The Hebrew word “derech” means the road or the path. With this blog, the path taken is not meant to be the ordinary one. I hope that you will find it insightful, meaningful and entertaining.
Thus, we will begin with Genesis 2:15.
To begin with, we will first jump to modern times and Shel Silverstein’s childrens’ classic book “The Giving Tree.” The book’s premise is how a tree values his relationship with a child. The relationship grows over time with the tree offering all of its parts, leave, branches and wood, to the boy for the sake of the friendship. The tree gave and gave and gave to the child. The tree’s only desire was friendship. The boy, short of friendship, offered nothing to the tree.
In the Garden of Eden, God lays out, not the oldest profession, but the oldest vocations. “Now the Lord God took the man, and He placed him in the Garden of Eden to work it and to guard it.” Genesis 2:15. Thus, Man’s initial vocations were of gardening and security work. Man’s qualities were to both care and maintain as well as guarding and protect. This notion illustrates the concern, even in ancient times, over strangers or invaders damaging or stealing crops.
Like the boy from the “The Giving Tree,” I have a relationship with a tree. I live on land with a historic tree that is reportedly over one hundred years old. Unlike Shel Silverstein’s tree, this particular tree is arguably the “Not So Giving Tree.”
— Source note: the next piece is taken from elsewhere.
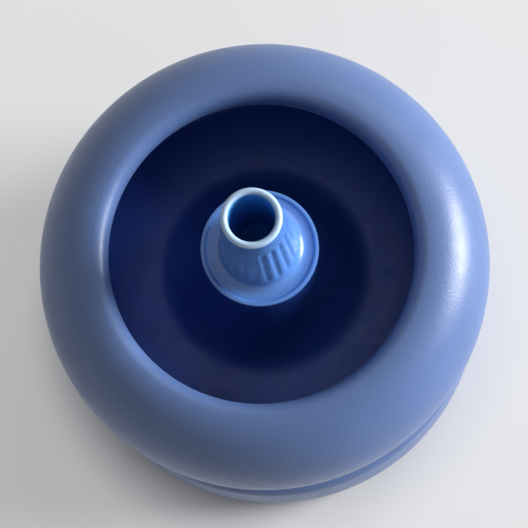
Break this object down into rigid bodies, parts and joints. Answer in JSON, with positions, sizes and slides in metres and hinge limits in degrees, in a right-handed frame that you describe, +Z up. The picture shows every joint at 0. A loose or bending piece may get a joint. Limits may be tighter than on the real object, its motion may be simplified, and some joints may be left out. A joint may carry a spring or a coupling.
{
  "type": "bead spinner",
  "caption": "Hand-turned bead spinner: a round mouthed bowl with a hollow grip knob turns on a steel axle above a stepped base.",
  "frame": {"origin": "on the table under the spin axis, level with the bottom of the rubber feet", "axes": "+Z up along the spin axis; +X and +Y pass through the screws of the bottom cover; the object is round and has no front"},
  "size_m": [0.1, 0.1, 0.107],
  "materials": {
    "body_blue": "satin moulded plastic with a fine spark texture",
    "cover_blue": "matt moulded plastic",
    "screw_steel": "zinc plated",
    "foot_rubber": "matt",
    "axle_steel": "ground and polished",
    "bearing_plastic": "natural acetal",
    "dish_navy": "smooth moulded plastic",
    "knob_blue": "smooth moulded plastic"
  },
  "bodies": {
    "base": {"base_shell": "body_blue", "base_plate": "cover_blue", "base_screws": "screw_steel", "rubber_feet": "foot_rubber", "axle": "axle_steel", "thrust_washer": "bearing_plastic", "retaining_washer": "axle_steel", "retaining_clip": "screw_steel"},
    "bowl": {"bowl_shell": "body_blue", "bowl_dish": "dish_navy", "lower_bush": "bearing_plastic", "upper_bush": "bearing_plastic", "grip_knob": "knob_blue"}
  },
  "joints": [
    {"name": "bowl_spin", "type": "hinge", "parent": "base", "child": "bowl", "pos_m": [0, 0, 0.047], "axis": [0, 0, 1], "continuous": true}
  ]
}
The “Not So Giving Tree” is like an elderly person. It is cleaned up after it every week due to both leaf shedding and bark shedding. The bark shedding visually is excrement-like. It is like an old person who has become incontinent. It requires constant watering and requires an expensive haircut or trim once a year.
When workers come on the property, we become hypervigilent to remind them to be nice to the the tree. Over time, every person who has lived on the property has assumed stewardship and custodial obligations to the tree.
The tree itself is truly a tree of life. During the course of the day, it serves the neighborhood animals. Squirrels, Orioles, Crows, Lizards, Hummingbirds and Woodpeckers come visit the on a daily basis. One can literally watch a live nature program sitting outside and staring at the tree. Beyond the entertainment factor, for those who have lived on the property, the tree’s shade and beauty.
Perhaps, the lesson learned from life’s first vocations is that special things, a Garden of Eden or a precious tree, require humans to assume the roles as both tenders and guardians. It is quite remarkable how the vocation of security guard is often dismissed in modern times when in fact it was one of the earliest vocations. Perhaps, there should be more appreciation and pride associated with those performing security work.